In surveying its geographical features and charting my own map, if I may continue the analogy, obtaining a better sense of the fundamental objects of M-theory is a particular task; but my main research interest has increasingly narrowed to the study and application of gauge theory and higher gauge theory. This can be sliced down further in that I am very interested in the relationship between string and gauge theory, and furthermore in studying the higher dimensional generalisation of gauge theory. This interest naturally follows from the importance of gauge theory in contemporary physics, and then how we may understand it from the generalisation of point particle theory to string theory and then to other higher dimensional extended objects (i.e., branes). We’ve talked a bit in the past about how the dynamics on the D-brane worldvolume is described by a gauge theory. We’ve also touched on categorical descriptions, and how in p-brane language when we study the quantum theory the resemblance of the photon can be seen as a p-dimensional version of the electromagnetic field (by the way, we’re going to start talking about p-branes in my next string note). That is to say, we obtain a p-dimensional analogue of Maxwell’s equations. More advanced perspectives from the gauge theory view, or in this case higher gauge theory view in M-theory, illuminate the existence of new objects like self-dual strings.
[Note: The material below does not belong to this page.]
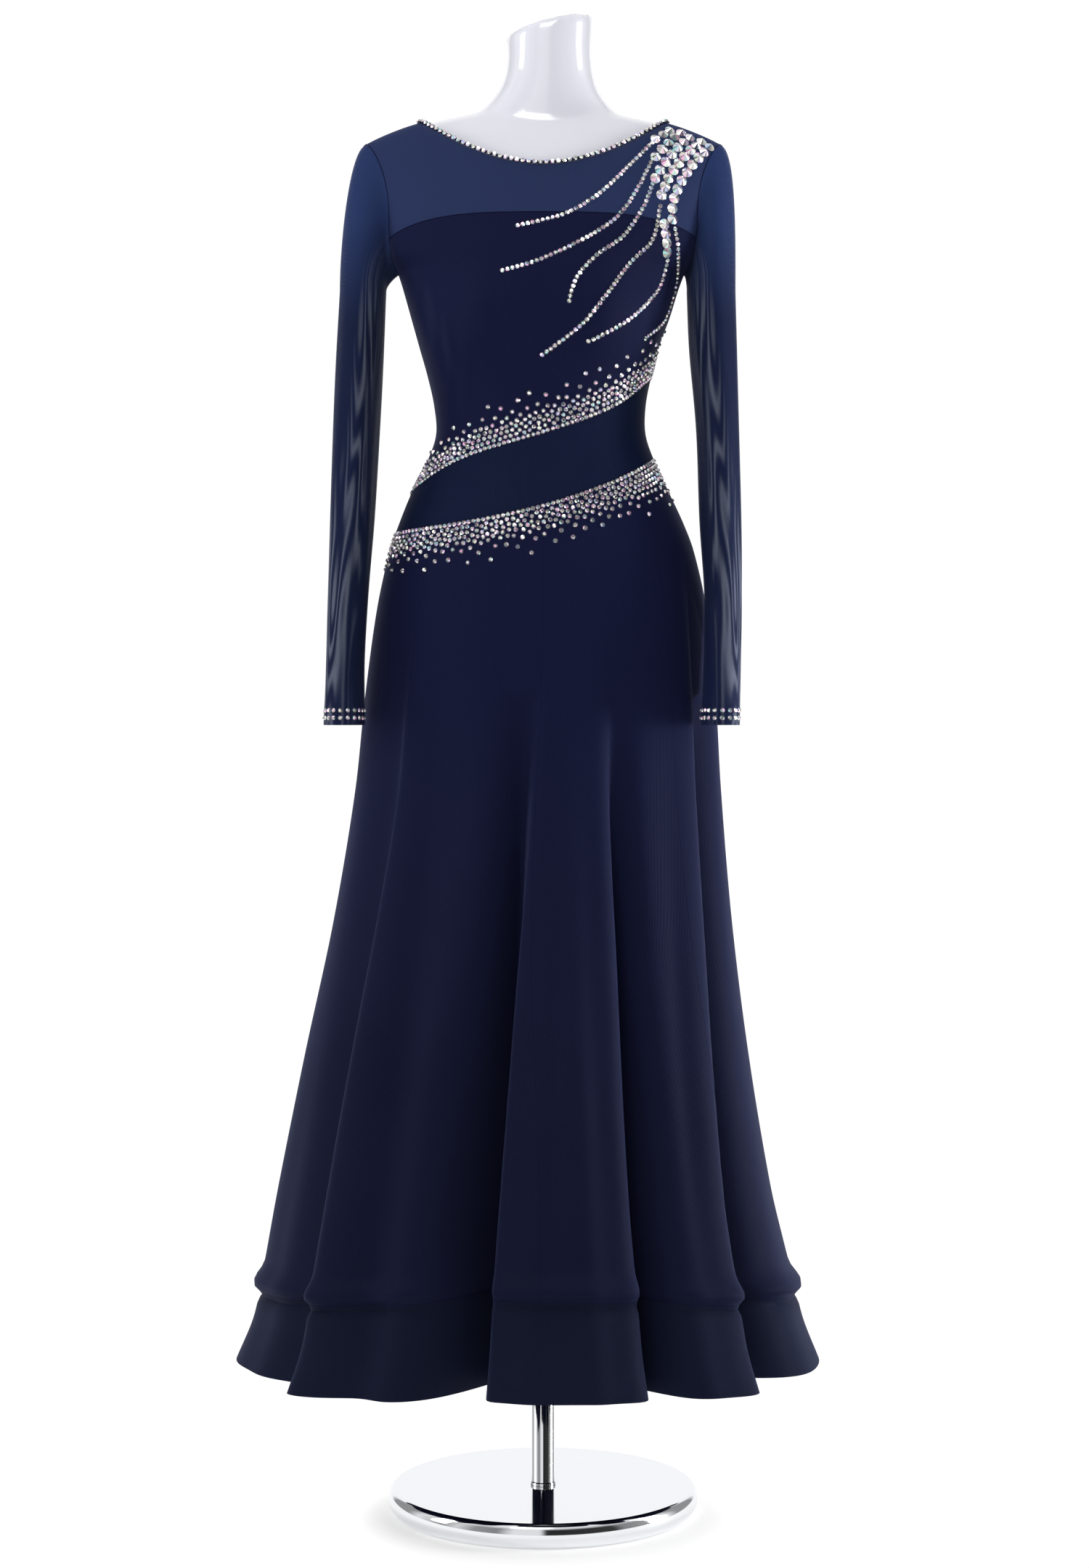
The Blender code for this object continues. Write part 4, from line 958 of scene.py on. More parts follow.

There is so much here to write about and explore, I look forward to sharing more as I progress through my own studies and thinking. In this post, though, I want to share some notebook reflections on things I’ve been learning more generally in the context of M-theory: some stuff about membranes, 11-dimensional supergravity, and the self-dual string. This post is not very technical; it’s just me thinking out loud.

11-dimensional supergravity

The field content of 11-dimensional supergravity consists of the metric $g_{\mu \nu}$, with 44 degrees of freedom; a rank 3 anti-symmetric tensor field $C_{\mu \nu \rho}$, with 84 degrees of freedom; and these are paired off with a 32 component Majorana gravitino $\Psi_{\alpha \mu}$, with 128 degrees of freedom. Although much has progressed since originally conceived, the Lagrangian for the bosonic sector is similar to as it was originally written [3]

$S_{SUGRA} = \frac{1}{2k_{11}^2} \int_{M_{11}} \sqrt{g} \ (R - \frac{1}{48}F^{2}_{4}) - \frac{1}{6} F_{4} \wedge F_{4} \wedge C_3. \ \ (1)$

The field strength is $F_4 = dC_3$ and $k_{11}$ is the 11-dimensional coupling constant. The field strength is defined conventionally,

$\mid F_n \mid^2 = \frac{1}{n !} G^{M_1 N_1} G^{M_2 N_2} ... G^{M_n N_n}F_{M_{1}M_{2} ... M_{n}}F_{N_1 N_2 ... N_n}. \ \ (2)$

The 11-dimensional frame field in the metric combination is $G_{MN} = \eta_{AB}E^{A}_{M}E^{B}_{N}$, where we have the elfbeins $E^{B}_{N}$, $M,N$ are indices for curved base-space vectors, and $A,B$ are indices for tangent space vectors. The last term in (2) is the Cherns-Simons structure. This is a topological dependent term independent of the metric. We see this structure in a lot of different contexts.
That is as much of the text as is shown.